Patrick Mweheire on Uganda’s prospects, oil, and interest rates

Stanbic CEO Patrick Mweheire at the African Centre for Media Excellence, 21 September 2016. Photo: Uganda Business News
Stanbic CEO Patrick Mweheire at the African Centre for Media Excellence, 21 September 2016. Photo: Uganda Business News

Uganda is not very good at promoting itself, says Patrick Mweheire, Stanbic Bank Uganda’s chief executive. The country has very many unexplored economic opportunities, and is a key component in sub-Saharan Africa’s growth prospects; this however, barely features in our media, he said.

Mweheire’s talk, on Wednesday evening at the African Centre for Media Excellence in Kampala, was a positive yet measured outlook on Uganda’s economy in the medium term. And because he heads the country’s largest bank, he also spoke at length about proposed interest rate caps, bailouts, and a recent public relations nightmare in which his name featured prominently.

“We have some really good investment highlights,” he said, wondering why journalists in Uganda do not point this out more often in their publications like the Kenyans and Nigerians do. “Fifty percent of the arable land in East Africa is in Uganda; that includes Kenya, Tanzania, Rwanda Burundi. That should be a bumper sticker somewhere, but I have never seen it.

“We’ve got this demographic dividend coming, we’ve discovered oil. We’ve been growing at 6% for the last 15 years.

On the regulatory delays in the oil sector which have pushed back the first date of oil production, Mweheire says Uganda is still set to benefit from the activities and investment that will follow the recent issuance of oil production licences.

Related: Uganda issues eight oil production licences to Tullow and Total

“There is a lot of talk about oil and gas and there is a lot of excitement about first oil: is it 2020, is it 2021, is it 2022? And we seem to obsess on the wrong thing, at least from my humble opinion. Because, when I do some quick calculations on what sort of money is going to be invested in Uganda; just add three feed projects: pipeline – $4 billion, refinery – let’s round it up to $4 (billion), that’s eight. Upstream development in oil and gas is $9 (billion); that’s $17 billion.”

If you aggregate the value of the projects that will be undertaken in the next ten years, which rounds up to about $20 billion, the numbers are “transformational” considering that Uganda’s gross domestic product is currently about $25 billion, he said.

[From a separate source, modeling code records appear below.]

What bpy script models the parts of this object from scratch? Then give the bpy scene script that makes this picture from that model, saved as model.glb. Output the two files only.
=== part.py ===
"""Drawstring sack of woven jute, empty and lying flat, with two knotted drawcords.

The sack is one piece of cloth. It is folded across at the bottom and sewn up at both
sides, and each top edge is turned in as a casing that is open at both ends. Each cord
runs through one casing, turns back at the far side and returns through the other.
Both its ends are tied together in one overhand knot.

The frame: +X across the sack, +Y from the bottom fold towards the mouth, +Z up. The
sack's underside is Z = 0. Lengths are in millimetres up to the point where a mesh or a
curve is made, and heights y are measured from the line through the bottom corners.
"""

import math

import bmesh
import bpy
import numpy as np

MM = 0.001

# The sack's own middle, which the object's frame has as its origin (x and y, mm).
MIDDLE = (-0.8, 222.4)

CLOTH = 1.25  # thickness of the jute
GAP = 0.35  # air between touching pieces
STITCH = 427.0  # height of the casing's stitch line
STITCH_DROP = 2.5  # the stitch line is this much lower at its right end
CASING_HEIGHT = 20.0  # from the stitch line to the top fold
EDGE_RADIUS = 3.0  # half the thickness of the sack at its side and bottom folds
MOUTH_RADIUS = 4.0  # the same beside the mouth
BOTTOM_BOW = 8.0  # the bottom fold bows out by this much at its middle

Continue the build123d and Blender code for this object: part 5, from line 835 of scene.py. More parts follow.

But in situating Uganda’s stronger economic grounding on the continent versus other economies, he cautioned against putting too much hope in oil windfalls. “The fortunes have changed; East Africa is going to play a much bigger role. In fact, we are beginning to see that much foreign direct investment is beginning to flow a lot quicker into these East African economies as the Angola’s, Mozambique’s, and Nigeria’s face ordeals with their own structural issues.

“Which is remarkable because you look at all those countries and this is a lesson for Uganda because we will be an oil producer soon. They budgeted oil at $95, $100, so their budgets are completely sideways because oil is at $40 a barrel. Russia budgeted at $90 per barrel. So, fiscal planning and reality is really important.”

Indeed, the narrative that East Africa’s diversified economies will drive Africa’s growth in the next decade or so following a turn in the fortunes of countries dependent on natural resources has taken root, and has featured in several recent reports.

Mweheire also cautioned against capping interest rates. He dismissed the claim that the rates are very high and exploitative, saying they are fair given the risks banks take when lending in a high-default environment and the cost of doing business. Drawing examples from other countries that have put caps on interest rates, he argued that they will create more harm than good should they be introduced here.

Related: The central bank’s stand against capping interest rates

The publicity nightmare came at the very end, brought up by ACME’s Director of Programmes, Bernard Tabaire. Mweheire said the social media outrage following his apology letter to the minister accused of assaulting a female security guard arose from a misunderstanding. The minister did not hit the guard, and his apology was because “I am trying to drive a service culture in my bank,” he said.

“But anyway, we have apologised to both and I think the story has died, the facts are out there,” he said. “I will never write another letter in my life; so you’ve got the desired outcome.”